In one category, each starter in a race was given points based on the following: six points for a grade I win at any time in his career; four points to a grade II winner or a horse that was second in a grade I; three points for a grade III win, second in a grade II, or third in a grade I; two points for a black-type win in a race carrying a purse of $50,000 and higher, second in a grade III, or third in a grade II; and one point for winning an open black-type race or second in a $50,000 and up race.

A second category listed the total number of starters in a race that had won or went on to win a race of equal or higher grading. A third category divided the number of graded stakes winners by the size of the field, giving the committee the percentage. Finally, beginning in the 1980s, the committee had access to a computer-driven rating of each horse in a race developed by Bloodstock Research Information Services.

Ten years ago, the computer ratings were replaced by annual classification ratings produced by the North American Rating Committee, a panel of racing secretaries who assign theoretical weights to all starters in black-type races.

A more recent change was the decision by The Jockey Club of Canada to create its own grading system in 1999, thus causing a change in the name from the North American to the American Graded Stakes Committee.

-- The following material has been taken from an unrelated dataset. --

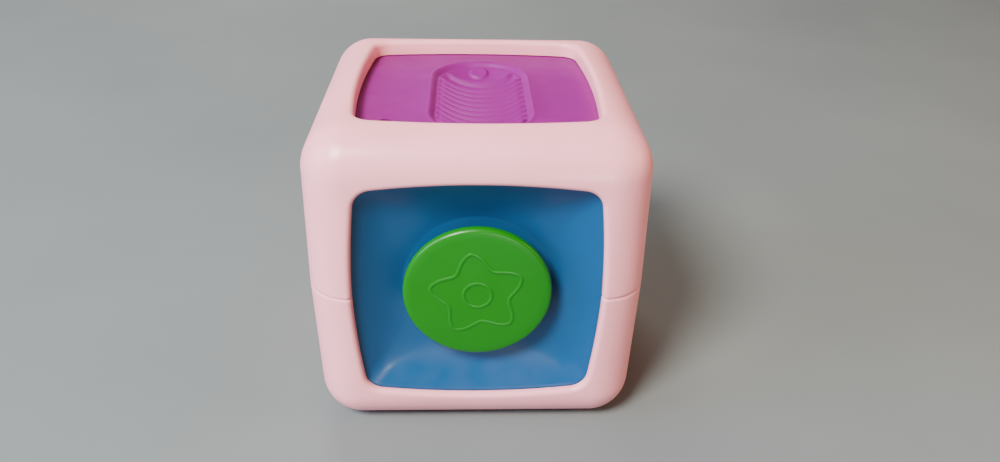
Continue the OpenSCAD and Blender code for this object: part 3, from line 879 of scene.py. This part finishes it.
def dial():
    rings = [[(0, 0, DIAL_FRONT)]]
    rings += [dial_ring(r, DIAL_FRONT - 0.15 * (r / 16) ** 2, 0) for r in [0.45 * k for k in range(1, 35)]]
    rings += [dial_ring(*step) for step in (
        (15.9, 2.08, 0.5), (16.6, 2.2, 1.0), (17.2, 2.45, 1.25), (17.7, 2.9, 1.35), (17.95, 3.5, 1.4),
        (18, 4.2, 1.4), (18, 5.5, 1.4), (17.8, 5.85, 1.4), (17.4, 6.0, 1.4))]
    for r, d in ((4.0, 6.0), (4.0, 8.7), (3.85, 8.85), (1.3, 8.85), (1.3, 4.6), (0, 4.6)):
        rings.append([(r * math.cos(a), r * math.sin(a), d) for a in turn_points(200)])
    shape = Shape()
    shape.loft(rings, place="right")
    shape.make("dial_cap", "dial", ["dial_knob"], "plastic_yellow", 45)


dial()

# ---------------------------------------------------------------- push button and spring
SPRING_R, WIRE_R, TURNS, COIL_TOP, COIL_END = 5.0, 0.52, 5, 5.25, 15.35


def push_button():
    profile = [(0, 2.5)] + [(r, 2.5 - 0.85 * (r / 11) ** 2) for r in (2, 4, 6, 8, 9.5, 10.6)]
    profile += [(11.7 + 2.3 * math.sin(a), 3.95 - 2.3 * math.cos(a)) for a in quarter()]
    profile += [(14, 8.2), (14.1, 8.3), (15.7, 8.3), (15.8, 8.4), (15.8, 12.85), (15.7, 12.95), (12.1, 12.95)]
    profile += [(12, 12.85), (12, 4.8), (11.8, 4.6), (3.2, 4.6), (3, 4.8), (3, 19.2), (2.7, 19.5), (0, 19.5)]
    button = Shape()
    button.lathe(profile, "bottom")
    button.make("button_cap", "button", ["push_button"], "plastic_orange", 40)


def button_spring():
    steps = TURNS * 36
    rings = []
    for i in range(steps + 1):
        a = 2 * math.pi * TURNS * i / steps
        d = lerp(COIL_TOP, COIL_END, i / steps)
        wire = [(SPRING_R + WIRE_R * math.cos(t), d + WIRE_R * math.sin(t)) for t in turn_points(12)]
        rings.append([(r * math.cos(a), r * math.sin(a), z) for r, z in wire])
    coil = Shape()
    coil.loft(rings, place="bottom")
    spring = coil.make("button_spring_coil", "cube", ["button_spring"], "steel_part", 50)
    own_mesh(spring)


push_button()
button_spring()

# ---------------------------------------------------------------- floor, light, camera
FLOOR_SIZE = 12        # m


def pale_floor():
    mat, tree, bsdf, coord = node_tree("pale_floor")
    mottle(tree, noise_node(tree, coord, 9, 4), (0.135, 0.152, 0.142), (0.152, 0.168, 0.156),
           bsdf.inputs["Base Color"])
    bsdf.inputs["Roughness"].default_value = 0.75
    bpy.ops.mesh.primitive_plane_add(size=FLOOR_SIZE, location=(0, 0, 0))
    floor = bpy.context.object
    floor.name = "floor"
    floor.data.materials.append(mat)


def area(name, at, look, size, power, colour):
    """A round area light at a place in metres, turned to look at a point."""
    light = bpy.data.lights.new(name, "AREA")
    light.shape = "DISK"
    light.size, light.energy, light.color = size, power, colour
    obj = bpy.data.objects.new(name, light)
    bpy.context.scene.collection.objects.link(obj)
    obj.location = at
    obj.rotation_mode = "QUATERNION"
    obj.rotation_quaternion = (Vector(look) - Vector(at)).to_track_quat("-Z", "Y")
    return obj


def lights():
    """A soft key from above on the left, cool light from the left and warm light from the right."""
    area("key", (-0.40, -0.55, 0.78), (0, 0, 0.04), 0.32, 26, (1.0, 0.97, 0.96))
    area("left", (-0.85, -0.25, 0.45), (0, 0, 0.04), 0.5, 10.5, (0.46, 0.60, 1.0))
    area("right", (0.80, -0.10, 0.35), (0, 0, 0.04), 0.5, 4.0, (1.0, 0.50, 0.28))
    back = area("back", (-0.20, 0.85, 0.55), (0, 0, 0.05), 0.5, 11, (1.0, 0.92, 0.90))
    front = area("front", (-0.26, -0.45, 0.05), (0, 0, 0.02), 0.30, 1.5, (0.62, 0.78, 1.0))
    back.visible_glossy = front.visible_glossy = False
    # seen only as a reflection, in the dish's lower corners
    glint = area("glint", (0.13, -0.62, 0.045), (-0.02, -0.04, 0.02), 0.05, 0.8, (1.0, 0.97, 0.98))
    glint.visible_diffuse = glint.visible_camera = False


def studio_world():
    world = bpy.data.worlds.new("studio")
    bpy.context.scene.world = world
    world.use_nodes = True
    background = world.node_tree.nodes["Background"]
    background.inputs["Color"].default_value = (0.80, 0.86, 0.92, 1)
    background.inputs["Strength"].default_value = 0.16


def photo_camera():
    """The photo's view: from in front and above, with a slight roll."""
    place, direction, roll = (-0.00295, -0.2175, 0.1670), (0.0415, 0.8622, -0.5048), 1.45
    data = bpy.data.cameras.new("camera")
    data.lens, data.sensor_width = 29.05, 36
    data.clip_start = 0.01
    camera = bpy.data.objects.new("camera", data)
    bpy.context.scene.collection.objects.link(camera)
    camera.location = place
    camera.rotation_mode = "QUATERNION"
    aim = Vector(direction).to_track_quat("-Z", "Y")
    camera.rotation_quaternion = aim @ Quaternion((0, 0, 1), math.radians(roll))
    bpy.context.scene.camera = camera


pale_floor()
lights()
studio_world()
photo_camera()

Morris and others charged that the system was flawed because of the statistical reliance on the graded stakes themselves. If one state or region had a high number of graded races for one division, the critics said additional races would likely be upgraded or graded because of the presence of so many graded stakes winners. Likewise, if a region had few graded races in a division, the chances were slim any races would be upgraded, they said.

The other criticism centered on the committee's supposed reliance on the statistics, and not their own common sense or wisdom.

"The numbers get scrutiny," said C. Steven Duncker, the committee's current chairman. "But it's not the most important factor when grading a race."

The criticism "comes with the territory," Duncker said. "I liken it to the NCAA men's basketball selection committee. There's always someone saying this team or that team should have gotten into the tournament."

One of the things Duncker hopes to accomplish as chairman is to make people better understand how the process works. "We need to do a much better job of transparency," he said.

For starters, for the past two years, representatives from three industry publications have been invited to attend the committee's summer meetings, when procedures and guidelines are discussed. Duncker said he is considering opening up the grading sessions later this month to the same publications. Additionally, following this year's grading session, Duncker said a conference call will be scheduled for all interested members of the press.

The committee has made several changes. First, serious consideration is being given to create something that more resembles Europe's Pattern Races for the 2-year-old division. Modifications also have been made to some of the statistical analysis that might prevent one region from getting top-heavy in a division. The committee also voted to require more stringent drug-testing for all graded races beginning in 2004.

Duncker is the first to acknowledge the system isn't perfect. He recognizes grades can be perpetuated in a region, specifically mentioning some wintertime grade III events at Aqueduct that may not be deserving of their current status.

Mark Johnston, a trainer based in England and a frequent buyer at American yearling sales, said he doesn't have complete confidence in the system. "I don't feel it's absolutely accurate," Johnston said. "I don't feel confident that I can take it at face value that a grade I at one track is the same as a grade I at another track."

Yet Johnston and even the Racing Post's Tony Morris certainly would agree that the system is better than the chaos that existed before Jacques Wimpfheimer took a European idea and gave it an American spin.